Given problem — All of the material below is to be repeated exactly.

Data provided —
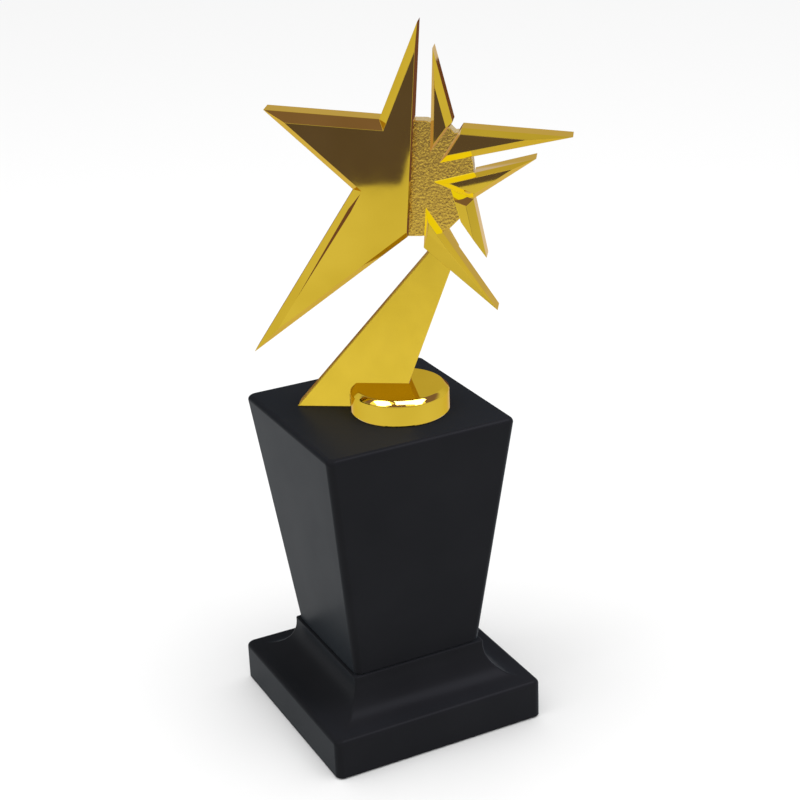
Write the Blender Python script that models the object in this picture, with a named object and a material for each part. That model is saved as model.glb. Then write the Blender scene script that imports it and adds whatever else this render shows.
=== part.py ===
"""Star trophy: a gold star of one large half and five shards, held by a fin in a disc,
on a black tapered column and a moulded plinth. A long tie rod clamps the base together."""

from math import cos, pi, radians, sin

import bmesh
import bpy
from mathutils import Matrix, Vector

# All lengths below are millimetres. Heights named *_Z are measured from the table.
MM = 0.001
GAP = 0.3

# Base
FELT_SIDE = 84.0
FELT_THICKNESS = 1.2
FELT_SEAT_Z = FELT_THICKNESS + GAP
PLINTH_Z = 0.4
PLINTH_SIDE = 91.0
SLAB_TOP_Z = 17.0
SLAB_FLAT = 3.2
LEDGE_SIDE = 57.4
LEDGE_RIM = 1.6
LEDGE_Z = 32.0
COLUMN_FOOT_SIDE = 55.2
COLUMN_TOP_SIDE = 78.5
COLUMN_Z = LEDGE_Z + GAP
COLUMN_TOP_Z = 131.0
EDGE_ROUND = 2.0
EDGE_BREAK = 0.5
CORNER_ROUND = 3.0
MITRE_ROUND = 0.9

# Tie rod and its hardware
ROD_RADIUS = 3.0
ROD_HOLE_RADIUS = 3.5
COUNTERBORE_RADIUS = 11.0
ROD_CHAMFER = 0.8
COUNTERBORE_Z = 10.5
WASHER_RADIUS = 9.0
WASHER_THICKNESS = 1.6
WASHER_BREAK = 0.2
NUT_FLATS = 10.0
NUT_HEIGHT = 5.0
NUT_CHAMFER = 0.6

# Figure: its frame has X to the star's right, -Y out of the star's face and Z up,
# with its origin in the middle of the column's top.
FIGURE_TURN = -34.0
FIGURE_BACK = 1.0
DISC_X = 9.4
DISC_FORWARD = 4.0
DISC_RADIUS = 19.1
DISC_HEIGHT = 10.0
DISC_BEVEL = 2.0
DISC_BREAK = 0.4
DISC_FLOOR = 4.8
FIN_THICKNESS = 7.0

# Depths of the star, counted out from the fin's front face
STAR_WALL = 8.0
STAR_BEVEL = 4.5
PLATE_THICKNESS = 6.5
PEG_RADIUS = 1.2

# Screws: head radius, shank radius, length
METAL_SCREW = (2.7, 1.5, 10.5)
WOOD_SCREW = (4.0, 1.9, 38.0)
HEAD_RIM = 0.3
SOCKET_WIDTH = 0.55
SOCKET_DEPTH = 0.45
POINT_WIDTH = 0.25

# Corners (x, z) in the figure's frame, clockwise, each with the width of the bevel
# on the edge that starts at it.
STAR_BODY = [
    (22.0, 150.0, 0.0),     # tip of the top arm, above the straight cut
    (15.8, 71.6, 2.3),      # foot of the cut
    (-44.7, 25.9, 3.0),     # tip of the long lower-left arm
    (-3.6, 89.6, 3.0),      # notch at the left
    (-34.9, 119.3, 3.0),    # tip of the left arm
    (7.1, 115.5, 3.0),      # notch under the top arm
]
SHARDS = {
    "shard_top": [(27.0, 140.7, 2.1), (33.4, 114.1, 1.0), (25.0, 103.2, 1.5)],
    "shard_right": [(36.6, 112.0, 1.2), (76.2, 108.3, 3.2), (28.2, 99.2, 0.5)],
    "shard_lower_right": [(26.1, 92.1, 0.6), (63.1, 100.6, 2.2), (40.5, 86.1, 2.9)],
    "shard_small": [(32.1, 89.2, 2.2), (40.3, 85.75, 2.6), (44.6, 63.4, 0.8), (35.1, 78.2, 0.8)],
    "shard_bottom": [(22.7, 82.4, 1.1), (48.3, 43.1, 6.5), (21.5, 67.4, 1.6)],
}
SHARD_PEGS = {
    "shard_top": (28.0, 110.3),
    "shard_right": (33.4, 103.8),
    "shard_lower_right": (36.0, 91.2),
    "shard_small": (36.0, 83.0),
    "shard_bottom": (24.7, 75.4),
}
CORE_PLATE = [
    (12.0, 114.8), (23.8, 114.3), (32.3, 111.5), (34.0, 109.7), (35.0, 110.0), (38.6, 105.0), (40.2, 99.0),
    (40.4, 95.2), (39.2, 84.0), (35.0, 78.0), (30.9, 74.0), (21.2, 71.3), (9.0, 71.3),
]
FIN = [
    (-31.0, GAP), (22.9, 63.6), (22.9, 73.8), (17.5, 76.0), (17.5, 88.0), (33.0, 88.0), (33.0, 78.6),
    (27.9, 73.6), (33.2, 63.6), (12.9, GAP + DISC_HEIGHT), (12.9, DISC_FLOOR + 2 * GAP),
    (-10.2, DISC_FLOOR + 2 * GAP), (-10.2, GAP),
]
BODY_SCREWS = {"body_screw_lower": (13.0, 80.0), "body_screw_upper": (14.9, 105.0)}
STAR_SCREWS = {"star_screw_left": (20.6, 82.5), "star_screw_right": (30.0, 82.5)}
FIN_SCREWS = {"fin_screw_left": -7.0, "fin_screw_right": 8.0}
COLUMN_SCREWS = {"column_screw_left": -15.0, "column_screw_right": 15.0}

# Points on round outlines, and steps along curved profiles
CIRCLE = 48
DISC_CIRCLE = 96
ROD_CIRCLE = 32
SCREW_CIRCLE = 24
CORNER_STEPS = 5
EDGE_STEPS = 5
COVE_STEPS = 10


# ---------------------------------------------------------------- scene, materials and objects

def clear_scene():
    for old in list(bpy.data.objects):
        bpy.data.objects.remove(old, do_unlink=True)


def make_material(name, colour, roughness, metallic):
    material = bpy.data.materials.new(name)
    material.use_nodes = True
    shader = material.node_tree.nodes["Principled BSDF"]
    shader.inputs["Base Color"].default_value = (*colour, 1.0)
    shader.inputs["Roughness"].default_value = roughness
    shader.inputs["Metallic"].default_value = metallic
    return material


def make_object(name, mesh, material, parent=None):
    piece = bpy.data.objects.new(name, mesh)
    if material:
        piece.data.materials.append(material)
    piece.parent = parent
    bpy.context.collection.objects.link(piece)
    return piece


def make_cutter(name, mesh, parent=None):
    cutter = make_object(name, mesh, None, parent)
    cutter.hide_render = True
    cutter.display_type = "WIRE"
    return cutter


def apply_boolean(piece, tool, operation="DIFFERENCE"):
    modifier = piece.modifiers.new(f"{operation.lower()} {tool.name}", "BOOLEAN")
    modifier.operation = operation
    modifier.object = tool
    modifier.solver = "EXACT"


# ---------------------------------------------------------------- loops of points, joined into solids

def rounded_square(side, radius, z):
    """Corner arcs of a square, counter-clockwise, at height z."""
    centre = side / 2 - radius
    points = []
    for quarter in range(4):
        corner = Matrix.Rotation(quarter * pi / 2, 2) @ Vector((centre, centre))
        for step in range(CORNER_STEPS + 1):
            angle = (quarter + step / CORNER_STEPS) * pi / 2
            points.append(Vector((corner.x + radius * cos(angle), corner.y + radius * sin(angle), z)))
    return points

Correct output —
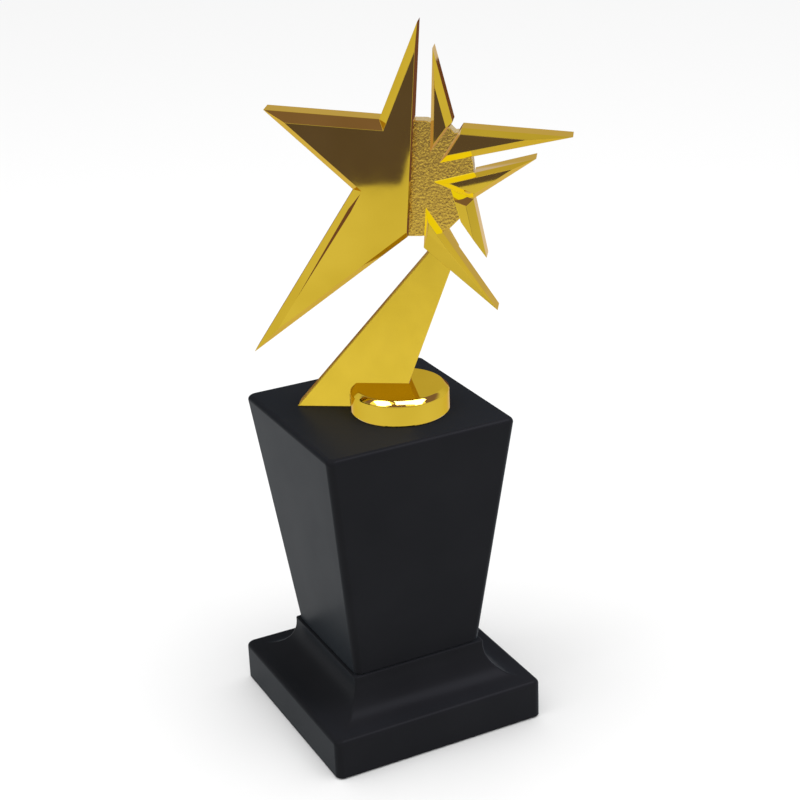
Write the Blender Python script that models the object in this picture, with a named object and a material for each part. That model is saved as model.glb. Then write the Blender scene script that imports it and adds whatever else this render shows.
=== part.py ===
"""Star trophy: a gold star of one large half and five shards, held by a fin in a disc,
on a black tapered column and a moulded plinth. A long tie rod clamps the base together."""

from math import cos, pi, radians, sin

import bmesh
import bpy
from mathutils import Matrix, Vector

# All lengths below are millimetres. Heights named *_Z are measured from the table.
MM = 0.001
GAP = 0.3

# Base
FELT_SIDE = 84.0
FELT_THICKNESS = 1.2
FELT_SEAT_Z = FELT_THICKNESS + GAP
PLINTH_Z = 0.4
PLINTH_SIDE = 91.0
SLAB_TOP_Z = 17.0
SLAB_FLAT = 3.2
LEDGE_SIDE = 57.4
LEDGE_RIM = 1.6
LEDGE_Z = 32.0
COLUMN_FOOT_SIDE = 55.2
COLUMN_TOP_SIDE = 78.5
COLUMN_Z = LEDGE_Z + GAP
COLUMN_TOP_Z = 131.0
EDGE_ROUND = 2.0
EDGE_BREAK = 0.5
CORNER_ROUND = 3.0
MITRE_ROUND = 0.9

# Tie rod and its hardware
ROD_RADIUS = 3.0
ROD_HOLE_RADIUS = 3.5
COUNTERBORE_RADIUS = 11.0
ROD_CHAMFER = 0.8
COUNTERBORE_Z = 10.5
WASHER_RADIUS = 9.0
WASHER_THICKNESS = 1.6
WASHER_BREAK = 0.2
NUT_FLATS = 10.0
NUT_HEIGHT = 5.0
NUT_CHAMFER = 0.6

# Figure: its frame has X to the star's right, -Y out of the star's face and Z up,
# with its origin in the middle of the column's top.
FIGURE_TURN = -34.0
FIGURE_BACK = 1.0
DISC_X = 9.4
DISC_FORWARD = 4.0
DISC_RADIUS = 19.1
DISC_HEIGHT = 10.0
DISC_BEVEL = 2.0
DISC_BREAK = 0.4
DISC_FLOOR = 4.8
FIN_THICKNESS = 7.0

# Depths of the star, counted out from the fin's front face
STAR_WALL = 8.0
STAR_BEVEL = 4.5
PLATE_THICKNESS = 6.5
PEG_RADIUS = 1.2

# Screws: head radius, shank radius, length
METAL_SCREW = (2.7, 1.5, 10.5)
WOOD_SCREW = (4.0, 1.9, 38.0)
HEAD_RIM = 0.3
SOCKET_WIDTH = 0.55
SOCKET_DEPTH = 0.45
POINT_WIDTH = 0.25

# Corners (x, z) in the figure's frame, clockwise, each with the width of the bevel
# on the edge that starts at it.
STAR_BODY = [
    (22.0, 150.0, 0.0),     # tip of the top arm, above the straight cut
    (15.8, 71.6, 2.3),      # foot of the cut
    (-44.7, 25.9, 3.0),     # tip of the long lower-left arm
    (-3.6, 89.6, 3.0),      # notch at the left
    (-34.9, 119.3, 3.0),    # tip of the left arm
    (7.1, 115.5, 3.0),      # notch under the top arm
]
SHARDS = {
    "shard_top": [(27.0, 140.7, 2.1), (33.4, 114.1, 1.0), (25.0, 103.2, 1.5)],
    "shard_right": [(36.6, 112.0, 1.2), (76.2, 108.3, 3.2), (28.2, 99.2, 0.5)],
    "shard_lower_right": [(26.1, 92.1, 0.6), (63.1, 100.6, 2.2), (40.5, 86.1, 2.9)],
    "shard_small": [(32.1, 89.2, 2.2), (40.3, 85.75, 2.6), (44.6, 63.4, 0.8), (35.1, 78.2, 0.8)],
    "shard_bottom": [(22.7, 82.4, 1.1), (48.3, 43.1, 6.5), (21.5, 67.4, 1.6)],
}
SHARD_PEGS = {
    "shard_top": (28.0, 110.3),
    "shard_right": (33.4, 103.8),
    "shard_lower_right": (36.0, 91.2),
    "shard_small": (36.0, 83.0),
    "shard_bottom": (24.7, 75.4),
}
CORE_PLATE = [
    (12.0, 114.8), (23.8, 114.3), (32.3, 111.5), (34.0, 109.7), (35.0, 110.0), (38.6, 105.0), (40.2, 99.0),
    (40.4, 95.2), (39.2, 84.0), (35.0, 78.0), (30.9, 74.0), (21.2, 71.3), (9.0, 71.3),
]
FIN = [
    (-31.0, GAP), (22.9, 63.6), (22.9, 73.8), (17.5, 76.0), (17.5, 88.0), (33.0, 88.0), (33.0, 78.6),
    (27.9, 73.6), (33.2, 63.6), (12.9, GAP + DISC_HEIGHT), (12.9, DISC_FLOOR + 2 * GAP),
    (-10.2, DISC_FLOOR + 2 * GAP), (-10.2, GAP),
]
BODY_SCREWS = {"body_screw_lower": (13.0, 80.0), "body_screw_upper": (14.9, 105.0)}
STAR_SCREWS = {"star_screw_left": (20.6, 82.5), "star_screw_right": (30.0, 82.5)}
FIN_SCREWS = {"fin_screw_left": -7.0, "fin_screw_right": 8.0}
COLUMN_SCREWS = {"column_screw_left": -15.0, "column_screw_right": 15.0}

# Points on round outlines, and steps along curved profiles
CIRCLE = 48
DISC_CIRCLE = 96
ROD_CIRCLE = 32
SCREW_CIRCLE = 24
CORNER_STEPS = 5
EDGE_STEPS = 5
COVE_STEPS = 10


# ---------------------------------------------------------------- scene, materials and objects

def clear_scene():
    for old in list(bpy.data.objects):
        bpy.data.objects.remove(old, do_unlink=True)


def make_material(name, colour, roughness, metallic):
    material = bpy.data.materials.new(name)
    material.use_nodes = True
    shader = material.node_tree.nodes["Principled BSDF"]
    shader.inputs["Base Color"].default_value = (*colour, 1.0)
    shader.inputs["Roughness"].default_value = roughness
    shader.inputs["Metallic"].default_value = metallic
    return material


def make_object(name, mesh, material, parent=None):
    piece = bpy.data.objects.new(name, mesh)
    if material:
        piece.data.materials.append(material)
    piece.parent = parent
    bpy.context.collection.objects.link(piece)
    return piece


def make_cutter(name, mesh, parent=None):
    cutter = make_object(name, mesh, None, parent)
    cutter.hide_render = True
    cutter.display_type = "WIRE"
    return cutter


def apply_boolean(piece, tool, operation="DIFFERENCE"):
    modifier = piece.modifiers.new(f"{operation.lower()} {tool.name}", "BOOLEAN")
    modifier.operation = operation
    modifier.object = tool
    modifier.solver = "EXACT"


# ---------------------------------------------------------------- loops of points, joined into solids

def rounded_square(side, radius, z):
    """Corner arcs of a square, counter-clockwise, at height z."""
    centre = side / 2 - radius
    points = []
    for quarter in range(4):
        corner = Matrix.Rotation(quarter * pi / 2, 2) @ Vector((centre, centre))
        for step in range(CORNER_STEPS + 1):
            angle = (quarter + step / CORNER_STEPS) * pi / 2
            points.append(Vector((corner.x + radius * cos(angle), corner.y + radius * sin(angle), z)))
    return points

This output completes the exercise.